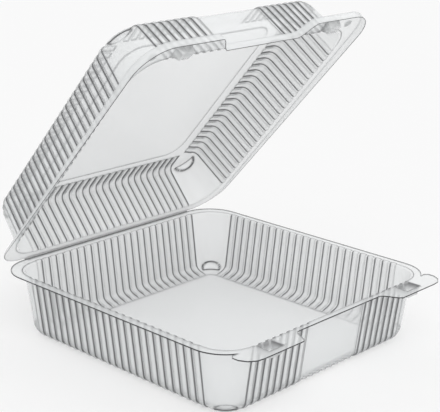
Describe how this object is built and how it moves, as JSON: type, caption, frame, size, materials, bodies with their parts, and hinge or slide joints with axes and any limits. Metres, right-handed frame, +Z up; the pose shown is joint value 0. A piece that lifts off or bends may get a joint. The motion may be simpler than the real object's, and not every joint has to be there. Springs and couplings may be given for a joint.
{
  "type": "clear hinged container",
  "caption": "Clear fluted food container: a square tray and a fold-over lid of one sheet, joined by a crease, with snap bosses on the lid and sockets in the tray's tabs, shown part open.",
  "frame": {"origin": "on the flat underside of the tray, midway along both rows of flutes", "axes": "+X to the right along the front, +Y from the front tabs towards the hinge crease, +Z up"},
  "size_m": [0.2116, 0.2431, 0.2224],
  "materials": {
    "tray_sheet": "clear, glossy thermoformed sheet",
    "lid_sheet": "clear, glossy thermoformed sheet"
  },
  "bodies": {
    "tray": {"tray": "tray_sheet"},
    "lid": {"lid": "lid_sheet"}
  },
  "joints": [
    {"name": "lid_hinge", "type": "hinge", "parent": "tray", "child": "lid", "pos_m": [0, 0.1084, 0.04615], "axis": [-1, 0, 0], "range_deg": [-48.9, 131.1]}
  ]
}
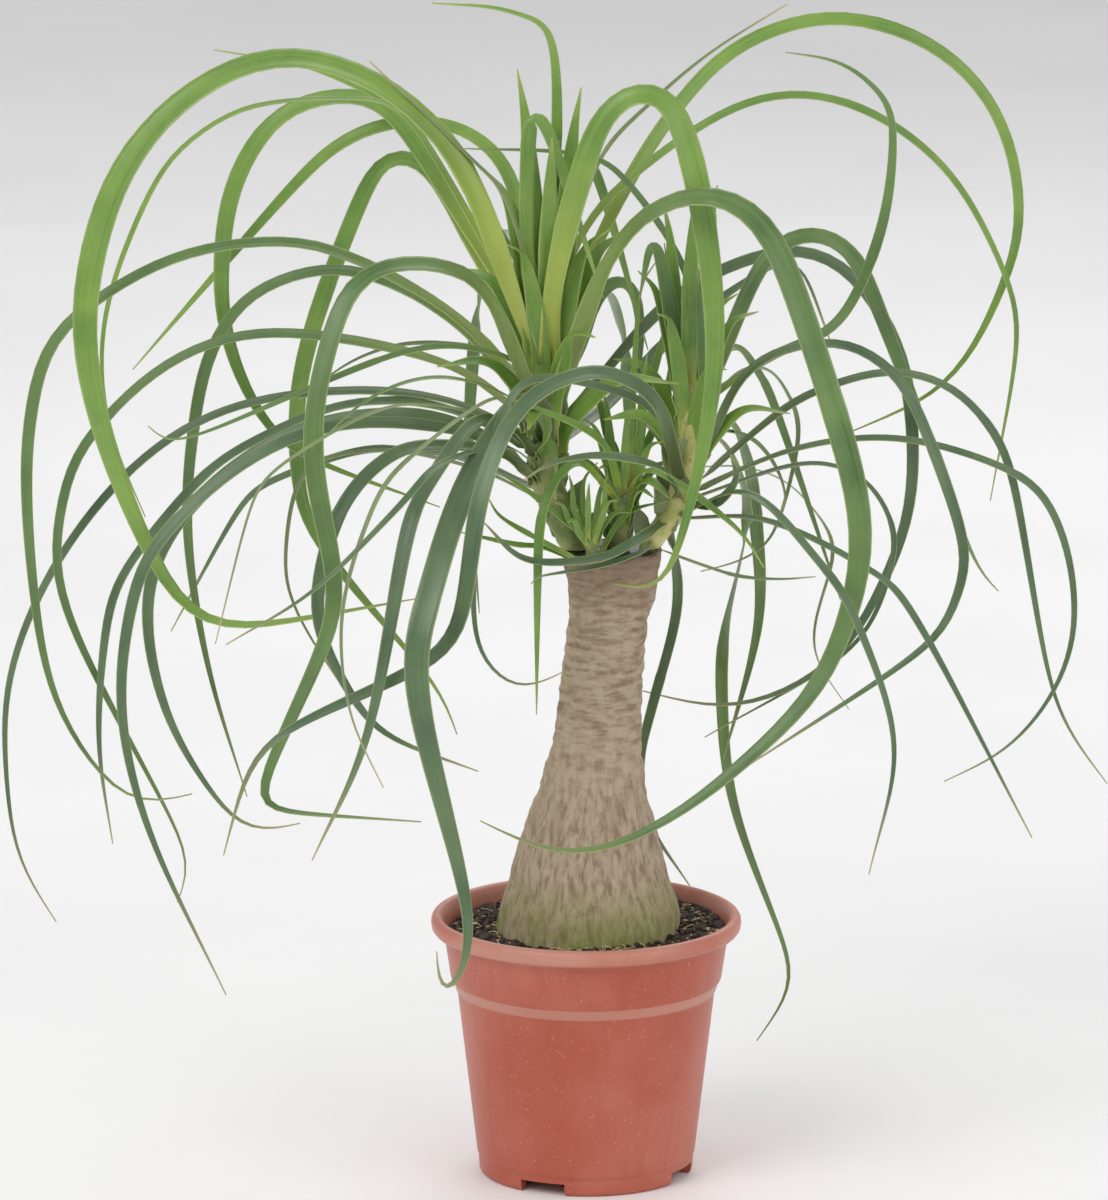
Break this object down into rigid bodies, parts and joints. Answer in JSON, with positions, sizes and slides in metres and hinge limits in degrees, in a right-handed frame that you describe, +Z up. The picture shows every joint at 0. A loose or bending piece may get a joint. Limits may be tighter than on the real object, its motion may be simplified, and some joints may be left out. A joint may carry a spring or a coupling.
{
  "type": "potted plant",
  "caption": "Ponytail palm in a round nursery pot: swollen bark trunk with several shoots of long arching strap leaves",
  "frame": {"origin": "centre of the pot's base, at the level of its feet", "axes": "+Z up along the pot's axis, front of the plant faces -Y, +X to the viewer's right"},
  "size_m": [0.6123, 0.4233, 0.6467],
  "materials": {
    "pot_plastic": "satin",
    "peat": "matte",
    "bark": "matte",
    "sheath": "satin",
    "blade": "satin"
  },
  "bodies": {
    "root": {"pot": "pot_plastic", "soil": "peat", "trunk": "bark", "shoot_front": "sheath", "shoot_middle": "sheath", "shoot_right": "sheath", "shoot_tall": "sheath", "leaf_back_1": "blade", "leaf_back_2": "blade", "leaf_front_01": "blade", "leaf_middle_01": "blade", "leaf_middle_02": "blade", "leaf_middle_03": "blade", "leaf_middle_04": "blade", "leaf_right_01": "blade", "leaf_right_02": "blade", "leaf_right_03": "blade", "leaf_right_04": "blade", "leaf_right_05": "blade", "leaf_right_06": "blade", "leaf_right_07": "blade", "leaf_right_08": "blade", "leaf_right_09": "blade", "leaf_right_10": "blade", "leaf_right_11": "blade", "leaf_right_12": "blade", "leaf_tall_01": "blade", "leaf_tall_02": "blade", "leaf_tall_03": "blade", "leaf_tall_04": "blade", "leaf_tall_05": "blade", "leaf_tall_06": "blade", "leaf_tall_07": "blade", "leaf_tall_08": "blade", "leaf_tall_09": "blade", "leaf_tall_10": "blade", "leaf_tall_11": "blade", "leaf_tall_12": "blade", "leaf_tall_13": "blade", "leaf_tall_14": "blade", "leaf_tall_15": "blade", "leaf_tall_16": "blade", "leaf_tall_17": "blade", "leaf_tall_18": "blade", "leaf_tall_19": "blade", "leaf_tall_20": "blade", "leaf_tall_21": "blade", "leaf_tall_22": "blade", "leaf_tall_23": "blade", "leaf_tall_24": "blade", "leaf_tall_25": "blade"}
  },
  "joints": []
}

☆ ☆ ☆

__Job__
Nothing should be left out: return all of the records exactly.

__Response to this task__
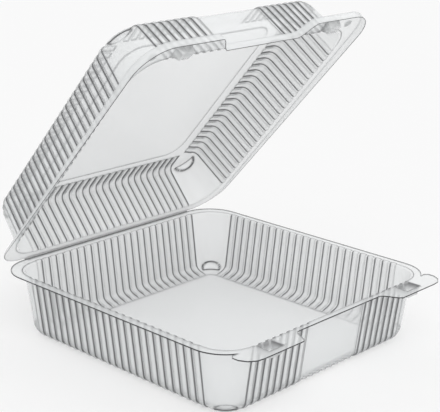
Describe how this object is built and how it moves, as JSON: type, caption, frame, size, materials, bodies with their parts, and hinge or slide joints with axes and any limits. Metres, right-handed frame, +Z up; the pose shown is joint value 0. A piece that lifts off or bends may get a joint. The motion may be simpler than the real object's, and not every joint has to be there. Springs and couplings may be given for a joint.
{
  "type": "clear hinged container",
  "caption": "Clear fluted food container: a square tray and a fold-over lid of one sheet, joined by a crease, with snap bosses on the lid and sockets in the tray's tabs, shown part open.",
  "frame": {"origin": "on the flat underside of the tray, midway along both rows of flutes", "axes": "+X to the right along the front, +Y from the front tabs towards the hinge crease, +Z up"},
  "size_m": [0.2116, 0.2431, 0.2224],
  "materials": {
    "tray_sheet": "clear, glossy thermoformed sheet",
    "lid_sheet": "clear, glossy thermoformed sheet"
  },
  "bodies": {
    "tray": {"tray": "tray_sheet"},
    "lid": {"lid": "lid_sheet"}
  },
  "joints": [
    {"name": "lid_hinge", "type": "hinge", "parent": "tray", "child": "lid", "pos_m": [0, 0.1084, 0.04615], "axis": [-1, 0, 0], "range_deg": [-48.9, 131.1]}
  ]
}
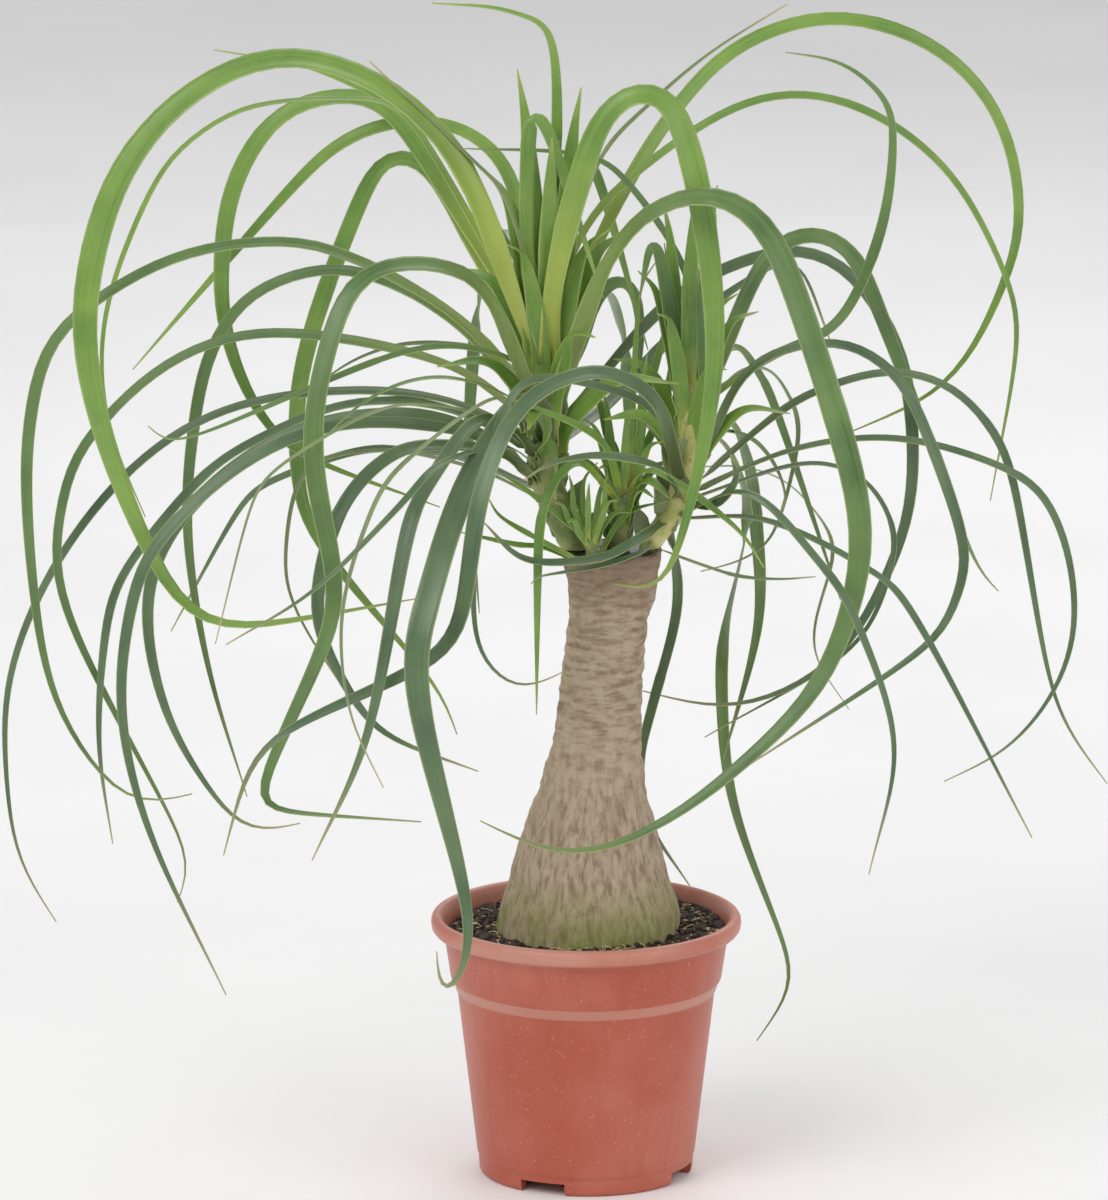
Break this object down into rigid bodies, parts and joints. Answer in JSON, with positions, sizes and slides in metres and hinge limits in degrees, in a right-handed frame that you describe, +Z up. The picture shows every joint at 0. A loose or bending piece may get a joint. Limits may be tighter than on the real object, its motion may be simplified, and some joints may be left out. A joint may carry a spring or a coupling.
{
  "type": "potted plant",
  "caption": "Ponytail palm in a round nursery pot: swollen bark trunk with several shoots of long arching strap leaves",
  "frame": {"origin": "centre of the pot's base, at the level of its feet", "axes": "+Z up along the pot's axis, front of the plant faces -Y, +X to the viewer's right"},
  "size_m": [0.6123, 0.4233, 0.6467],
  "materials": {
    "pot_plastic": "satin",
    "peat": "matte",
    "bark": "matte",
    "sheath": "satin",
    "blade": "satin"
  },
  "bodies": {
    "root": {"pot": "pot_plastic", "soil": "peat", "trunk": "bark", "shoot_front": "sheath", "shoot_middle": "sheath", "shoot_right": "sheath", "shoot_tall": "sheath", "leaf_back_1": "blade", "leaf_back_2": "blade", "leaf_front_01": "blade", "leaf_middle_01": "blade", "leaf_middle_02": "blade", "leaf_middle_03": "blade", "leaf_middle_04": "blade", "leaf_right_01": "blade", "leaf_right_02": "blade", "leaf_right_03": "blade", "leaf_right_04": "blade", "leaf_right_05": "blade", "leaf_right_06": "blade", "leaf_right_07": "blade", "leaf_right_08": "blade", "leaf_right_09": "blade", "leaf_right_10": "blade", "leaf_right_11": "blade", "leaf_right_12": "blade", "leaf_tall_01": "blade", "leaf_tall_02": "blade", "leaf_tall_03": "blade", "leaf_tall_04": "blade", "leaf_tall_05": "blade", "leaf_tall_06": "blade", "leaf_tall_07": "blade", "leaf_tall_08": "blade", "leaf_tall_09": "blade", "leaf_tall_10": "blade", "leaf_tall_11": "blade", "leaf_tall_12": "blade", "leaf_tall_13": "blade", "leaf_tall_14": "blade", "leaf_tall_15": "blade", "leaf_tall_16": "blade", "leaf_tall_17": "blade", "leaf_tall_18": "blade", "leaf_tall_19": "blade", "leaf_tall_20": "blade", "leaf_tall_21": "blade", "leaf_tall_22": "blade", "leaf_tall_23": "blade", "leaf_tall_24": "blade", "leaf_tall_25": "blade"}
  },
  "joints": []
}